FRUTA PODRIDA, de Lina Meruane

HASTA APLASTARLA


En plena lectura de la primera parte de la novela Fruta podrida, me dio por pensar que las personas idóneas para comprender a cabalidad la corporalidad deforme de las palabras de Lina Meruane eran aquellas que alguna vez han padecido una de esas enfermedades capaces de llevar al hombre a la extrema contradicción entre el asco de su cuerpo –al sentirlo invadido por el exterior, fundiéndose con él, perdiendo sus límites, desvaneciéndose a medida que cada día va aumentando la necesidad de que desaparezca por completo– y el deseo de volver a incorporarse a esa vida que pasa frente a la ventana o la pantalla de la gente sana; hasta que una de esas dos fuerzas se imponga sobre la otra.
        En esa primera parte, la narradora logra hacer presente –como antes de ella Diamela Eltit, Severo Sarduy, José Lezama Lima y el resto de la línea de los autores corpóreos– maneras en que las innumerables percepciones subjetivas del cuerpo que se cruzan en la novela logran apropiarse de éste, infligiéndole sentidos y discursos de manera tal que descompone ese discurso. Así la voz, como el cuerpo enfermo que se abre hacia la invasión de las bacterias en las heridas y que confunde lo propio y lo ajeno en el pus, desconoce y se apropia de las experiencias a su alrededor como una apología de la muerte y una exacerbación de la carne.
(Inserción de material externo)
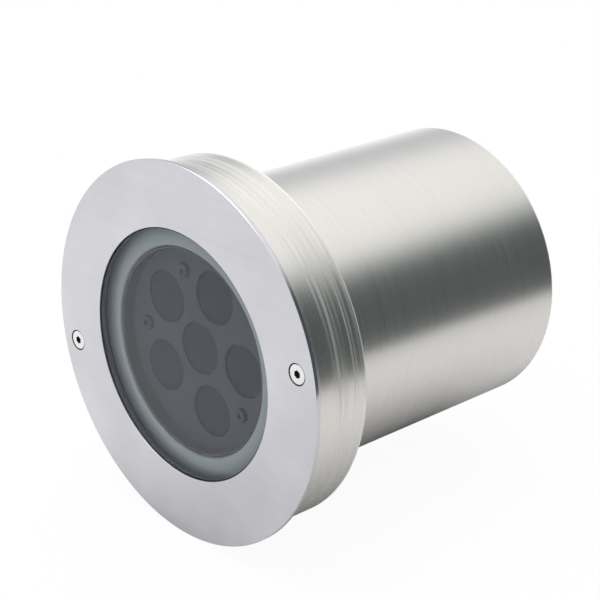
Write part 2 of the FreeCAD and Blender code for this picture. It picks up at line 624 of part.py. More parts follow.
def gland_oring():
    """The ring under the gland's hexagon."""
    inner = GLAND_THREAD_R + SEAL_GAP
    return turned([(inner, COVER_BACK_Y), (inner + ORING_WIDTH, COVER_BACK_Y),
                   (inner + ORING_WIDTH, GLAND_HEX_Y), (inner, GLAND_HEX_Y)])


def gland_seal():
    """The rubber sleeve that the nut squeezes onto the cable."""
    return turned([(CABLE_R, GLAND_TOP_Y), (GLAND_SEAL_R, GLAND_TOP_Y),
                   (GLAND_SEAL_R, GLAND_NUT_BACK_Y - GLAND_LIP), (CABLE_R, GLAND_NUT_BACK_Y - GLAND_LIP)])


def gland_nut():
    """The domed nut of the gland: a hexagon at its foot and a lip over the seal."""
    hex_back = GLAND_NUT_Y + GLAND_NUT_HEX
    dome_r = GLAND_FLATS / 2 - GLAND_DOME_INSET
    dome = turned([(0, hex_back), (dome_r, hex_back), (dome_r, GLAND_NUT_BACK_Y - GLAND_DOME_CHAMFER),
                   (dome_r - GLAND_DOME_CHAMFER, GLAND_NUT_BACK_Y), (0, GLAND_NUT_BACK_Y)])
    bore = rod(GLAND_TOP_R + GLAND_TOP_CLEARANCE, GLAND_NUT_Y, GLAND_TOP_BACK_Y)
    seal_bore = rod(GLAND_SEAL_R + GLAND_SEAL_CLEARANCE, GLAND_NUT_Y, GLAND_NUT_BACK_Y - GLAND_LIP)
    cable = rod(CABLE_R, GLAND_NUT_Y, GLAND_NUT_BACK_Y)
    return gland_hex(GLAND_FLATS, GLAND_NUT_Y, hex_back).fuse(dome).cut([bore, seal_bore, cable])


# ---------------------------------------------------------------- face screws


def face_screw():
    """A countersunk screw with a hexagon socket, made on the axis."""
    cone_back = SCREW_HEAD_Y + SCREW_HEAD_RIM + SCREW_HEAD_R - SCREW_SHANK_R
    bar = turned([(0, SCREW_HEAD_Y), (SCREW_HEAD_R, SCREW_HEAD_Y),
                  (SCREW_HEAD_R, SCREW_HEAD_Y + SCREW_HEAD_RIM), (SCREW_SHANK_R, cone_back),
                  (SCREW_SHANK_R, SCREW_TIP_Y - SCREW_TIP_CHAMFER),
                  (SCREW_SHANK_R - SCREW_TIP_CHAMFER, SCREW_TIP_Y), (0, SCREW_TIP_Y)])
    return bar.cut(hexagon(SCREW_SOCKET_FLATS, SCREW_HEAD_Y, SCREW_HEAD_Y + SCREW_SOCKET_DEPTH))


def captive_washer():
    """The washer behind the ring that keeps a loosened screw with the lamp."""
    front = WASHER_GAP
    back = front + WASHER_THICKNESS
    bore = SCREW_SHANK_R + SCREW_CLEARANCE
    return turned([(bore, front), (WASHER_R, front), (WASHER_R, back), (bore, back)])


# ---------------------------------------------------------------- the assembly


def ring_screws():
    """The six screws that hold the ring on the housing. They point towards the face."""
    length = FLANGE_BACK_Y - FACE_Y - RING_HOLE_SKIN - RING_SCREW_TIP_GAP
    screw = small_screw(FLANGE_BACK_Y, length, True)
    return Part.makeCompound(ring_of(screw, RING_SCREW_PITCH_R, RING_SCREW_ANGLE, RING_SCREW_COUNT))


def assembly():
    """Every piece of the light under the name of its node."""
    sides = {"right": SCREW_LINE_ANGLE, "left": SCREW_LINE_ANGLE + 180}
    plate_screw = small_screw(PLATE_Y, PLATE_SCREW_LENGTH, False)
    driver_screw = small_screw(CHAMBER_Y + DRIVER_EAR_THICKNESS, DRIVER_SCREW_LENGTH, True)
    cover_screw = small_screw(COVER_BACK_Y, COVER_SCREW_LENGTH, True)
    gaps = [gap_angle(gap) for gap in POST_GAPS]
    pieces = {
        "sleeve_tube": sleeve_tube(),
        "sleeve_collar": sleeve_collar(),
        "sleeve_base": sleeve_base(),
        "cable_grommet": cable_grommet(),
        "face_ring": face_ring(),
        "front_glass": front_glass(),
        "window_seal": window_seal(),
        "clamp_seal": clamp_seal(),
        "glass_gasket": glass_gasket(),
        "lamp_housing": lamp_housing(),
        "ring_screws": ring_screws(),
        "lens_plate": lens_plate(),
        "plate_screws": Part.makeCompound([set_out(plate_screw, POST_PITCH_R, a) for a in gaps]),
        "plate_posts": Part.makeCompound([set_out(plate_post(), POST_PITCH_R, a) for a in gaps]),
        "emitter_board": board_disc(BOARD_Y, BOARD_BACK_Y, BOARD_R),
        "thermal_pad": thermal_pad(),
        "driver": driver(),
        "driver_screws": Part.makeCompound(ring_of(
            driver_screw, DRIVER_SCREW_PITCH_R, DRIVER_SCREW_ANGLE, 2)),
        "driver_leads": Part.makeCompound([
            set_out(driver_lead(), LEAD_PITCH_R + side * LEAD_SPACING / 2, gap_angle(LEAD_GAP))
            for side in (-1, 1)]),
        "rear_gasket": rear_gasket(),
        "rear_cover": rear_cover(),
        "cover_screws": Part.makeCompound(ring_of(
            cover_screw, COVER_SCREW_PITCH_R, COVER_SCREW_ANGLE, COVER_SCREW_COUNT)),
        "gland_body": gland_body(),
        "gland_oring": gland_oring(),
        "gland_seal": gland_seal(),
        "gland_nut": gland_nut(),
    }
    for side, angle in sides.items():
        pieces["screw_lug_" + side] = screw_lug(angle)
        pieces["face_screw_" + side] = set_out(face_screw(), SCREW_PITCH_R, angle)
        pieces["captive_washer_" + side] = set_out(captive_washer(), SCREW_PITCH_R, angle)
    for name, place in lens_places().items():
        pieces["lens_" + name] = set_out(lens(), *place)
        pieces["lens_holder_" + name] = set_out(lens_holder(), *place)
        pieces["emitter_" + name] = set_out(emitter(), *place)
    return pieces


def main():
    os.makedirs("parts", exist_ok=True)
    for name, shape in assembly().items():
        if not shape.isValid() or not shape.Solids:
            raise ValueError(name + " is not a sound solid")
        shape.exportStep(os.path.join("parts", name + ".step"))
        box = shape.BoundBox
        print(f"{name:22s} solids {len(shape.Solids)}  volume {shape.Volume:10.1f}"
              f"  depth {box.YMin:7.2f} to {box.YMax:7.2f}  reach {box.XMax:6.2f}")


main()
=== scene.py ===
# %% [markdown]
# An in ground well light, lying on its side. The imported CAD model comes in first, as a frame that
# never moves: every piece made here sits where the CAD says, in metres, with the axis of the light
# along Y, its face towards -Y and Z up.

# %% Load the frame
import json
import math

import bmesh
import bpy
from mathutils import Matrix, Vector


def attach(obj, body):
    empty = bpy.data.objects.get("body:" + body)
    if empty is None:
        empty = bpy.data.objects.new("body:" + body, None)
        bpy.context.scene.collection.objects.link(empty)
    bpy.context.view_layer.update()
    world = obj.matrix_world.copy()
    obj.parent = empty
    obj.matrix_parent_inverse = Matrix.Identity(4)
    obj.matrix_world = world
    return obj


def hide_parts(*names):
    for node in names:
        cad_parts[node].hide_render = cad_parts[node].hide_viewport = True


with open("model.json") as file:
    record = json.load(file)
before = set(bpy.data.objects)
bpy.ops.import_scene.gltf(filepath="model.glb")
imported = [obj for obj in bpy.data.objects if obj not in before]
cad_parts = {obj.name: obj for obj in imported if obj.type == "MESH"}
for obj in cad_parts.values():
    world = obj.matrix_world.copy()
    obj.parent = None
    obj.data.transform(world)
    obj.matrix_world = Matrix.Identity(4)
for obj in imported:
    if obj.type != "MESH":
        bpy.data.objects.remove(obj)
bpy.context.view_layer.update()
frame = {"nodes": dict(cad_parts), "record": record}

MM = 0.001
scene = bpy.context.scene
scene.view_settings.view_transform = "Standard"

# %% [markdown]
# The camera. The photograph looks at the face from its right and a little above. A long lens keeps
# the two ends of the tube nearly the same size, as they are in the picture.

# %% Camera
CAMERA_AZIMUTH = 47.21
CAMERA_ELEVATION = 22.07
CAMERA_PLACE = (0.50328, -0.40336, 0.28410)
LENS_LENGTH, SENSOR_WIDTH = 105.63, 36.0       # mm

camera = bpy.data.objects.new("camera", bpy.data.cameras.new("camera"))
scene.collection.objects.link(camera)
camera.data.lens = LENS_LENGTH
camera.data.sensor_width = SENSOR_WIDTH
camera.location = CAMERA_PLACE
camera.rotation_euler = (math.radians(90 - CAMERA_ELEVATION), 0, math.radians(CAMERA_AZIMUTH))
scene.camera = camera
print("camera at", CAMERA_PLACE)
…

Más allá de la forma de las palabras que logra expresar el peso que el mundo vivo representa para el enfermo, el discurso transmite una serie de sensaciones que hilan los símbolos sobre las experiencias límites del cuerpo –la enfermedad, el embarazo– con la producción de la fruta. La entrega a la materialidad, a esa pura corporalidad, se abre a un espectro geopolítico donde la industria de la fruta está enquistada en las formas productivas del tercer mundo: la explotación, los regímenes dictatoriales, la dependencia de los llamados países desarrollados, del uso y abuso de la mano de obra, pero también la mosca de la fruta –en la novela hay una referencia explícita al caso de las uvas envenenadas–, la inmigración, la invasión extranjera a los Estados Unidos, el terrorismo, etcétera. La novela se transforma así en un comentario sobre la relación entre la ciudad y el campo, entre la civilización y la barbarie; es la posibilidad de que la higiene social con sus pesticidas no haya logrado erradicar aquella fruta que se empieza a pudrir por dentro y que llega como un ángel exterminador a traer la noticia de la herrumbre. A propósito de esto recuerdo en esta primera parte el relato de Zoila caminando por los aeropuertos, a pesar de que cae en lugares comunes sobre las normas de seguridad después del ataque a las Torres Gemelas de Nueva York.
        Sin embargo, esta cualidad corporal de la narración se vuelve empalagosa en los paratextos del relato sobre la niña enferma y, durante la segunda parte, en la narración de la enfermera gringa. Los nombres de los capítulos dejan entrever los andamios conceptuales que quieren hacer avanzar la historia, de la misma manera los versos que adornan el inicio de cada capítulo –como parte de un “cuaderno deScomposición”– no le dan densidad al texto. La narración en cursiva, señal de que pasamos a leer la corriente de pensamiento de la enfermera histérica y verborreica, vuelve sobre los puntos que habían quedado suficientemente sugeridos al final de la narración de la enferma. Fruta podrida siente la necesidad imperiosa de explicar cómo la enfermedad dentro del mundo de los sanos y el impulso de muerte de la narradora son solamente una alegoría, cerrando otras lecturas posibles.
        Cada novela forma a un lector. Confiar en las experiencias de otro es –creo– un acto de generosidad por parte de quien escribe. En cambio la repetición de una fórmula narrativa a través de ciertos índices teóricos crea un receptor incapacitado, cuyo proceso de lectura será lineal, único y aburrido. Si por un momento Fruta podrida parecía abrirse en las sugerencias, la repetición de su programa pone la idea y el autor por sobre el texto y el lector, revelando un autor autoritario –que aplasta lo conseguido, que lo reduce al lugar común– y un lector estúpido que debe ser guiado hasta el último cabo. En este sentido, el hermetismo es un acto de generosidad hacia el lector y tal vez fórmulas como las miniaturas de Mario Bellatin o los bonsái de Alejandro Zambra apuntan a esa generosidad. Sin duda Fruta podrida extrañó una sesión de poda que hubiera permitido a las cuatro últimas páginas de la narración de la enfermera –y del libro– florecer en lecturas múltiples.

 

 


Fruta podrida. Lina Meruane. Fondo de Cultura Económica. Santiago, 2007.